In his pre-concert interview with Ciara Higgins, Macelaru rightly remarked that the piano version of Mussorgsky's Pictures at an Exhibition and Ravel's later orchestration are best considered as different pieces. I've always preferred the raw nonconformism of Mussorgsky's original, and find the orchestration works better the more Ravel-like the musical approach.

Macelaru’ s in-your-face style gave the players their head, and there was plenty of hustle, bustle and excitement in a reading that freely went over the top. It was one of those performances in which a little restraint would have gone a long way.

Holohan at 60

Sunday's Hugh Lane gallery concert was a belated 60th-birthday celebration for the Drogheda-based Dublin composer Michael Holohan, who was born on March 27th, 1956. His music is often sparked by a sense of history and place. The titles Carving the High Cross (a piano solo) and Sunset on Inishmore (clarinet and piano) are self-explanatory.

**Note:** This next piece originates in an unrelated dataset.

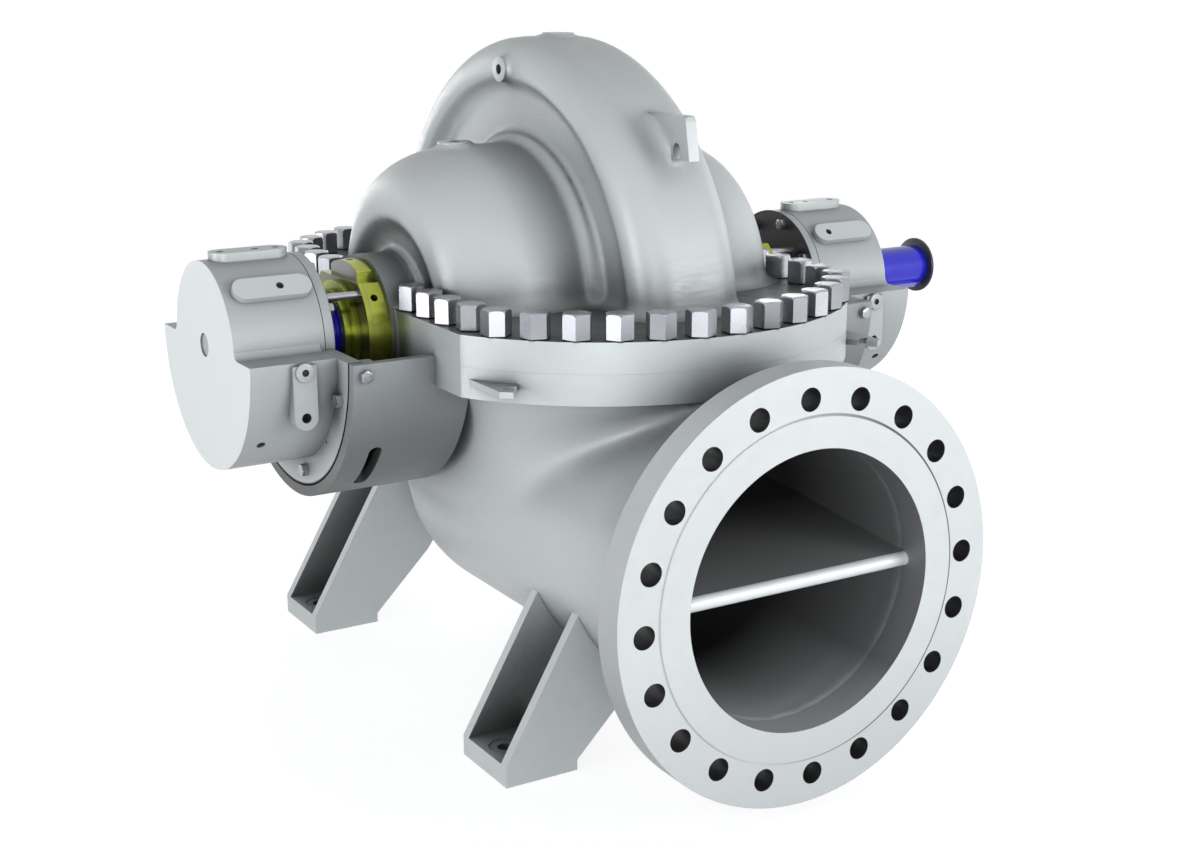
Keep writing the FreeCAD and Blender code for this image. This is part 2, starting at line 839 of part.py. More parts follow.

He takes inspiration, too, from literature. The Given Note is a setting of Seamus Heaney for soprano and piano, the solo piano piece The Forge is also Heaney-inspired, and the punning title The Snotgreen C for solo flute does nothing to mask a connection with James Joyce.

Holohan attended masterclasses with Pierre Boulez, Olivier Messiaen, Iannis Xenakis, Luciano Berio and Helmut Lachenmann, and the fondness for hard-edged sonorities that he took away from them was later mixed in an oil-and-water kind of way with familiar tonal elements.

On Sunday, his music was well served by his own rather rebarbative piano playing as well as by the more adaptive talents of Paul Roe (clarinet), Brian Dunning (flute) and Niamh Browne (soprano). He also included an improvisation, adding the percussionist Daniel Roe to the lineup, though this was a peculiarly stilted affair.